### Your task
Examine the material below and count the lines that hold the word "from". Report only the number.

### Data section
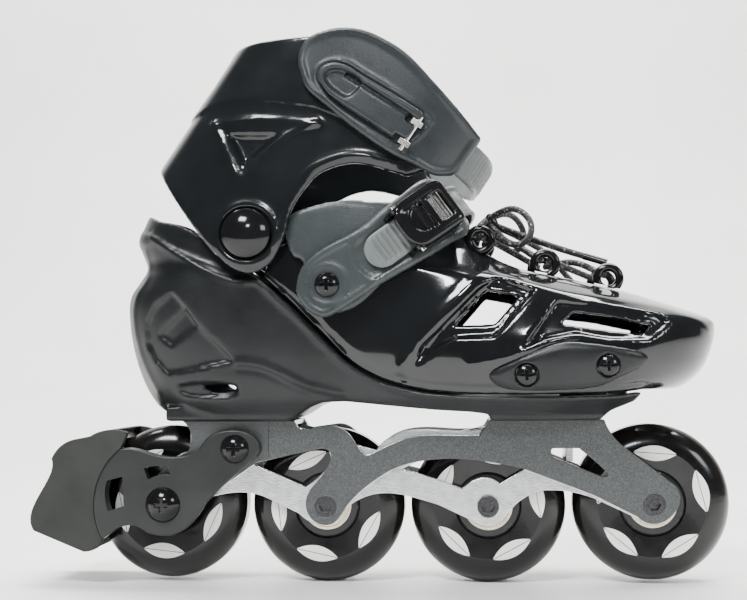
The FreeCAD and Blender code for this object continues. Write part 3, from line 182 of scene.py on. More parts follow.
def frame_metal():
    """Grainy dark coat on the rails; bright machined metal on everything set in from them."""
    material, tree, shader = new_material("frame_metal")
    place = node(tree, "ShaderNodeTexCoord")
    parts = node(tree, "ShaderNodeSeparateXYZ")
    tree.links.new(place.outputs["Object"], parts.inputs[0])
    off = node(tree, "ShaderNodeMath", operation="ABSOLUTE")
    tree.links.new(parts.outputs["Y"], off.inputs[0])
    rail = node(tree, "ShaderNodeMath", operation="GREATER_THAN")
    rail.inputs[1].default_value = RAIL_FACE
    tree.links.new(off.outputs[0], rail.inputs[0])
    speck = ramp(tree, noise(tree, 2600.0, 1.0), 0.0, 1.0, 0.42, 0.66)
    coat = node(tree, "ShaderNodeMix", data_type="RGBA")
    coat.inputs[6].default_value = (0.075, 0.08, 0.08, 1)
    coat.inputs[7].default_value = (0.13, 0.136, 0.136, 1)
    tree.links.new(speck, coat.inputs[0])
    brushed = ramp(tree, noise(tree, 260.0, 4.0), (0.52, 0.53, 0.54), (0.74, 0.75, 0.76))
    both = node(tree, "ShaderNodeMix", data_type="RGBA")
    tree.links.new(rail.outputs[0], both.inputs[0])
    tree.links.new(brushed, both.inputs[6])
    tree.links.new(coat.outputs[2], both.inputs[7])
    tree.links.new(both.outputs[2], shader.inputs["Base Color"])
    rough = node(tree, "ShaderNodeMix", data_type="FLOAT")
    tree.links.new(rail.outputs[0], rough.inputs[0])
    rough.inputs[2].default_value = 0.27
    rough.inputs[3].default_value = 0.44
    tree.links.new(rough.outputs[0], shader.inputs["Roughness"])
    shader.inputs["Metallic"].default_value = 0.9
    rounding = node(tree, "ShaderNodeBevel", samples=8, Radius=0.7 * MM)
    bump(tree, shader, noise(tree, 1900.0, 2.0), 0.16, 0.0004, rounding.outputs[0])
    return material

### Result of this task
2